One of my favorite aspects has to be the level loading screen, in which the train your character is riding on is shown traveling against the backdrop of a sprawling Neo New York City.
The in-game UI is decent and easy enough to understand, though the skill tree interface felt a bit bland and generic, lacking any sense of personality.
While many of the levels are set in all-too-similar fortified enemy bases to the point of repetition, there are a few that stand out, such as a wealthy villain’s penthouse complete with fancy purple wallpaper and luxurious furniture.

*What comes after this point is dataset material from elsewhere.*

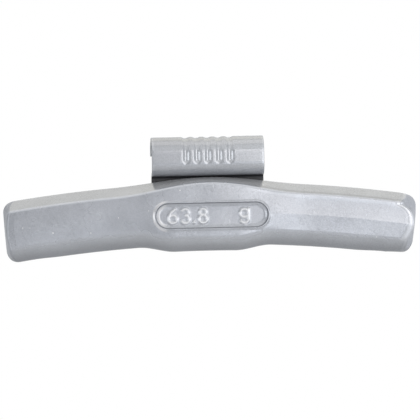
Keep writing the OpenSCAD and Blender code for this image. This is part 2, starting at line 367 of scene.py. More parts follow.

Since the game doesn’t provide you with a map of any sort, it’s easy to get lost while backtracking to pick up an upgrade you may have missed or activate a checkpoint.
However, this issue really only affected me in the second half of the game when levels became much larger and more elaborate.
I found Disjunction’s soundtrack to be a real treat, considering how much time you’ll spend listening to it as you methodically sneak around environments.
When your character performs a non-lethal blow, you can really feel the weight of its impact, both in the audio cue and animation that plays out.
Like many cyberpunk games, there’s an emphasis on synth-heavy music, though Disjunction takes things in a darker direction by assigning an ethereal-like quality to its music that fosters a strong sense of atmosphere.
The Final Verdict
In an era of overhyped and mismarketed games, including other cyberpunk games we won’t mention by name, Disjunction is a refreshing indie romp that delivers on what it sets out to achieve.
While I found the stealth mechanics refined and the combat serviceable, the relentlessness of alerted enemies and the game’s brutal checkpoint system definitely tested my patience.
If you’re a fan of the high degree of challenge found in retro 2D games, then you should feel right at home in Disjunction’s bleak futuristic world.
For everyone else, I recommend taking your time with each encounter, investing in health and detection-based skills, and strategically using checkpoints to get past the game’s difficulty spikes.